▶ **GIVEN DATA**:

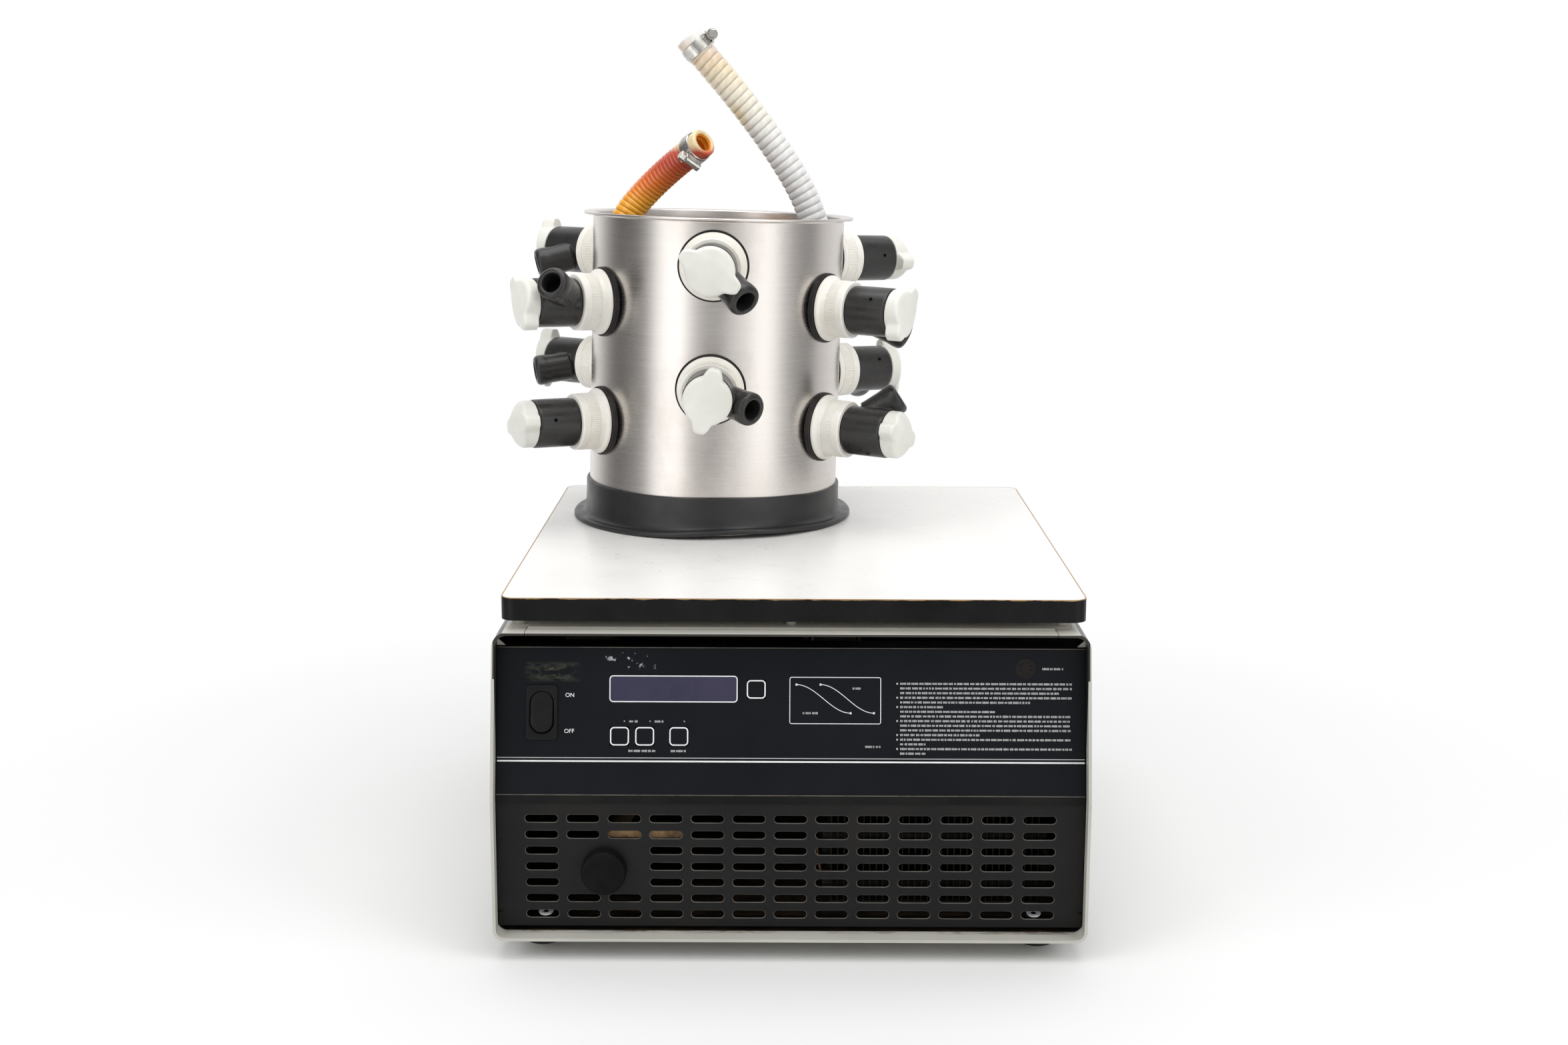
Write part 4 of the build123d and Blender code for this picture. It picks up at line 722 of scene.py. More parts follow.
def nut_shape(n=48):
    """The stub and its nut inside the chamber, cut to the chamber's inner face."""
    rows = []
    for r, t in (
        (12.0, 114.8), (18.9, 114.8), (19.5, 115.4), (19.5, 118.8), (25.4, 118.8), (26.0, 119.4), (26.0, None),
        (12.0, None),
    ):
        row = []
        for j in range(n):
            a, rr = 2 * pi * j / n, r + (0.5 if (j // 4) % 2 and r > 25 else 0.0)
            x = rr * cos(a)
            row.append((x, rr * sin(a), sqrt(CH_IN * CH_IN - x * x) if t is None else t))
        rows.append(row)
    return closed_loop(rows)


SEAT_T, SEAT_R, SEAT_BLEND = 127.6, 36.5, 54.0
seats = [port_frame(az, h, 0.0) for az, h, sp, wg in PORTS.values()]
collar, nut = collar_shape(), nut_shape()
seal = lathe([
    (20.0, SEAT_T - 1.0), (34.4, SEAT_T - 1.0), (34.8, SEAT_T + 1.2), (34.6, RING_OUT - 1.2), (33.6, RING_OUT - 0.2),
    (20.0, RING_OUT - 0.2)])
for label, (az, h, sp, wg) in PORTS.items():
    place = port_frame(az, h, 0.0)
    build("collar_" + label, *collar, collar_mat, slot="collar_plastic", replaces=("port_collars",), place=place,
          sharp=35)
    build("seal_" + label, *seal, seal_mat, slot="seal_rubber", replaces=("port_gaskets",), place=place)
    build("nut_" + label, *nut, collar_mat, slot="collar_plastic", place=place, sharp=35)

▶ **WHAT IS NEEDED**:
Can you reproduce all the material exactly?

▶ **EXERCISE SOLUTION**:
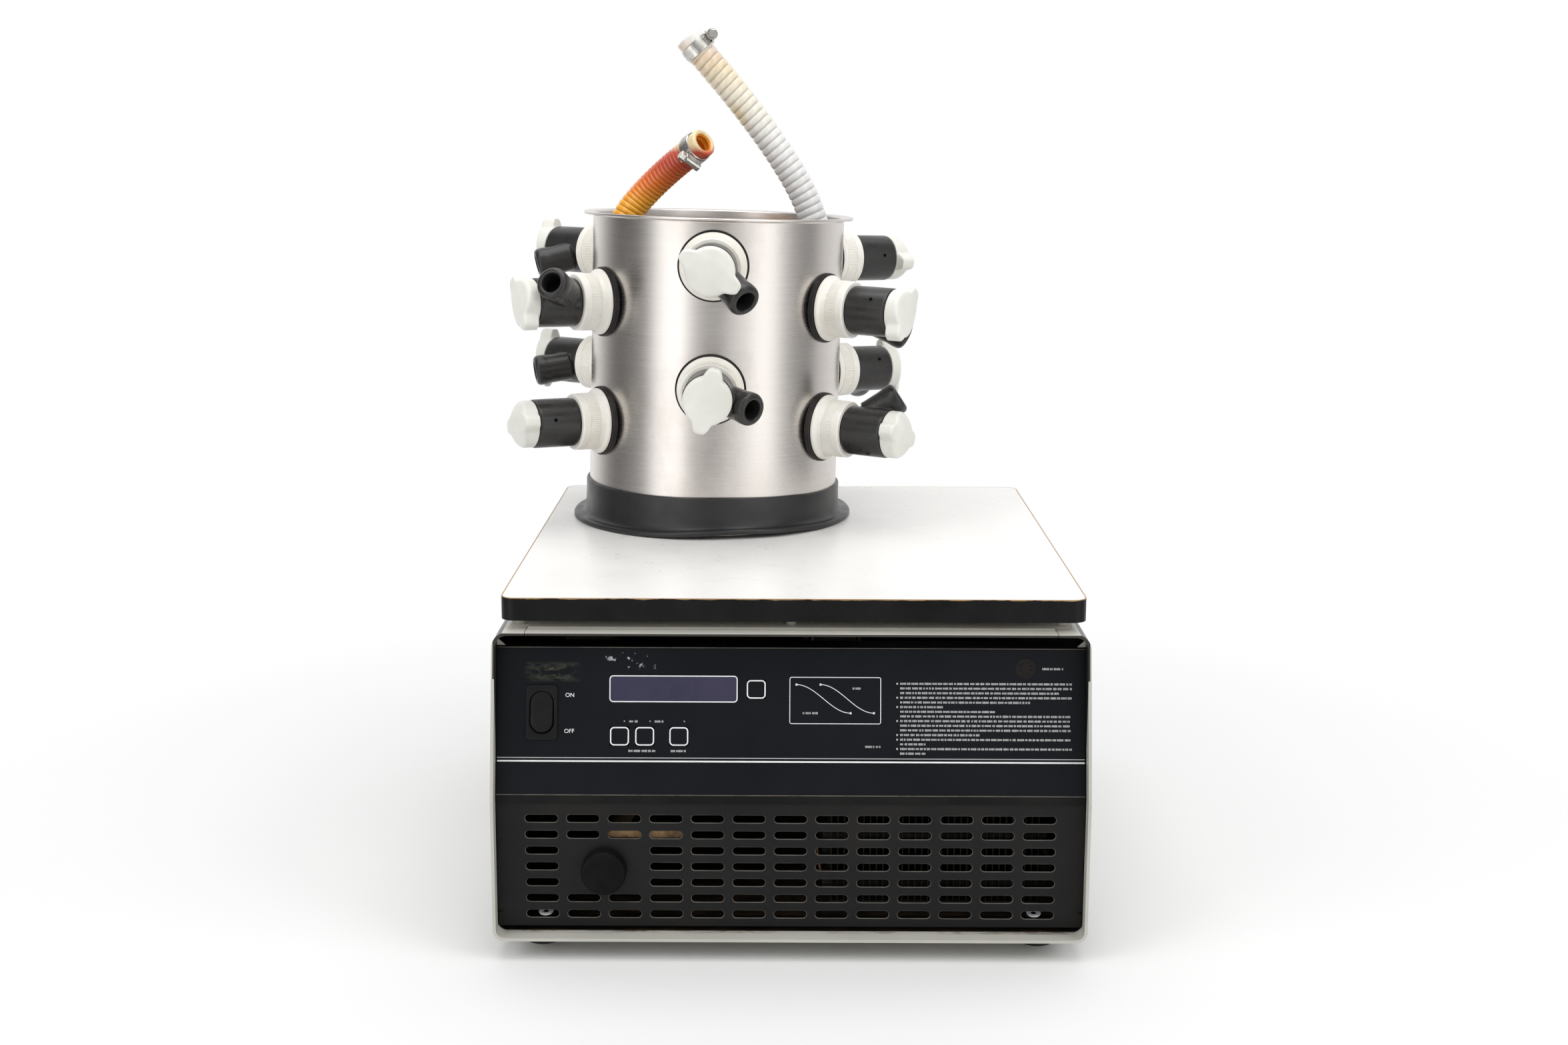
Write part 4 of the build123d and Blender code for this picture. It picks up at line 722 of scene.py. More parts follow.
def nut_shape(n=48):
    """The stub and its nut inside the chamber, cut to the chamber's inner face."""
    rows = []
    for r, t in (
        (12.0, 114.8), (18.9, 114.8), (19.5, 115.4), (19.5, 118.8), (25.4, 118.8), (26.0, 119.4), (26.0, None),
        (12.0, None),
    ):
        row = []
        for j in range(n):
            a, rr = 2 * pi * j / n, r + (0.5 if (j // 4) % 2 and r > 25 else 0.0)
            x = rr * cos(a)
            row.append((x, rr * sin(a), sqrt(CH_IN * CH_IN - x * x) if t is None else t))
        rows.append(row)
    return closed_loop(rows)


SEAT_T, SEAT_R, SEAT_BLEND = 127.6, 36.5, 54.0
seats = [port_frame(az, h, 0.0) for az, h, sp, wg in PORTS.values()]
collar, nut = collar_shape(), nut_shape()
seal = lathe([
    (20.0, SEAT_T - 1.0), (34.4, SEAT_T - 1.0), (34.8, SEAT_T + 1.2), (34.6, RING_OUT - 1.2), (33.6, RING_OUT - 0.2),
    (20.0, RING_OUT - 0.2)])
for label, (az, h, sp, wg) in PORTS.items():
    place = port_frame(az, h, 0.0)
    build("collar_" + label, *collar, collar_mat, slot="collar_plastic", replaces=("port_collars",), place=place,
          sharp=35)
    build("seal_" + label, *seal, seal_mat, slot="seal_rubber", replaces=("port_gaskets",), place=place)
    build("nut_" + label, *nut, collar_mat, slot="collar_plastic", place=place, sharp=35)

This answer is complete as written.